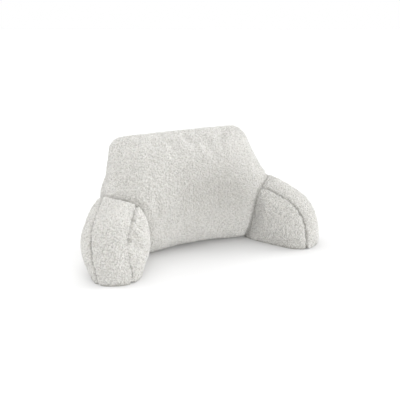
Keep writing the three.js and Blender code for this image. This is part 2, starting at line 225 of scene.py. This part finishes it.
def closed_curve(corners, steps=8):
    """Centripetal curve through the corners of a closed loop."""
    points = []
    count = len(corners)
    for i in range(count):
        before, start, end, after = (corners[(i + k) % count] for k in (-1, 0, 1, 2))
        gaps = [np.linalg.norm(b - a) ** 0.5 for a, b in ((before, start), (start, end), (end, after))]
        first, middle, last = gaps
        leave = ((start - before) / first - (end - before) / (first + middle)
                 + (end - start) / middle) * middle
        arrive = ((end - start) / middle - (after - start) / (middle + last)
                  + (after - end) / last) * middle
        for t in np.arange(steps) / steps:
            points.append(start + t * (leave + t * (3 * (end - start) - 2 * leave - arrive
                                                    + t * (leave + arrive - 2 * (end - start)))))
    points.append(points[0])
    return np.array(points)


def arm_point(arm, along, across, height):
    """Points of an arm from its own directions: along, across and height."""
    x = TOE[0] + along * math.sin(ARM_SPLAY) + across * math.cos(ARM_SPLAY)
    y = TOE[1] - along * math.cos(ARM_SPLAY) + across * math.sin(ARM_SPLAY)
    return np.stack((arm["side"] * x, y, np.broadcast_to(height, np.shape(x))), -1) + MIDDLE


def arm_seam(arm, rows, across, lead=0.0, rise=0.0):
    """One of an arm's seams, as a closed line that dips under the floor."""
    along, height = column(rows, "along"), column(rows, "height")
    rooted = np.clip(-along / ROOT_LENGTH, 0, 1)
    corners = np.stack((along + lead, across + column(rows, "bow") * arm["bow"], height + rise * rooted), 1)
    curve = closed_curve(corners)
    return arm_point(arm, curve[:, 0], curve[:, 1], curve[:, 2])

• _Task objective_
Recite the full listing above exactly.

• _The result_
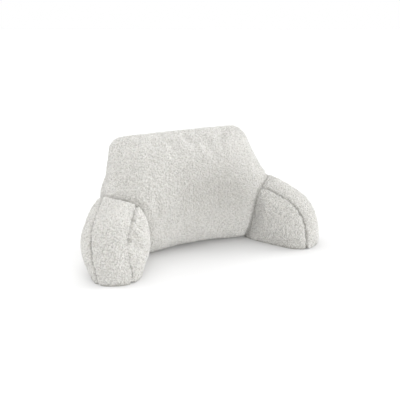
Keep writing the three.js and Blender code for this image. This is part 2, starting at line 225 of scene.py. This part finishes it.
def closed_curve(corners, steps=8):
    """Centripetal curve through the corners of a closed loop."""
    points = []
    count = len(corners)
    for i in range(count):
        before, start, end, after = (corners[(i + k) % count] for k in (-1, 0, 1, 2))
        gaps = [np.linalg.norm(b - a) ** 0.5 for a, b in ((before, start), (start, end), (end, after))]
        first, middle, last = gaps
        leave = ((start - before) / first - (end - before) / (first + middle)
                 + (end - start) / middle) * middle
        arrive = ((end - start) / middle - (after - start) / (middle + last)
                  + (after - end) / last) * middle
        for t in np.arange(steps) / steps:
            points.append(start + t * (leave + t * (3 * (end - start) - 2 * leave - arrive
                                                    + t * (leave + arrive - 2 * (end - start)))))
    points.append(points[0])
    return np.array(points)


def arm_point(arm, along, across, height):
    """Points of an arm from its own directions: along, across and height."""
    x = TOE[0] + along * math.sin(ARM_SPLAY) + across * math.cos(ARM_SPLAY)
    y = TOE[1] - along * math.cos(ARM_SPLAY) + across * math.sin(ARM_SPLAY)
    return np.stack((arm["side"] * x, y, np.broadcast_to(height, np.shape(x))), -1) + MIDDLE


def arm_seam(arm, rows, across, lead=0.0, rise=0.0):
    """One of an arm's seams, as a closed line that dips under the floor."""
    along, height = column(rows, "along"), column(rows, "height")
    rooted = np.clip(-along / ROOT_LENGTH, 0, 1)
    corners = np.stack((along + lead, across + column(rows, "bow") * arm["bow"], height + rise * rooted), 1)
    curve = closed_curve(corners)
    return arm_point(arm, curve[:, 0], curve[:, 1], curve[:, 2])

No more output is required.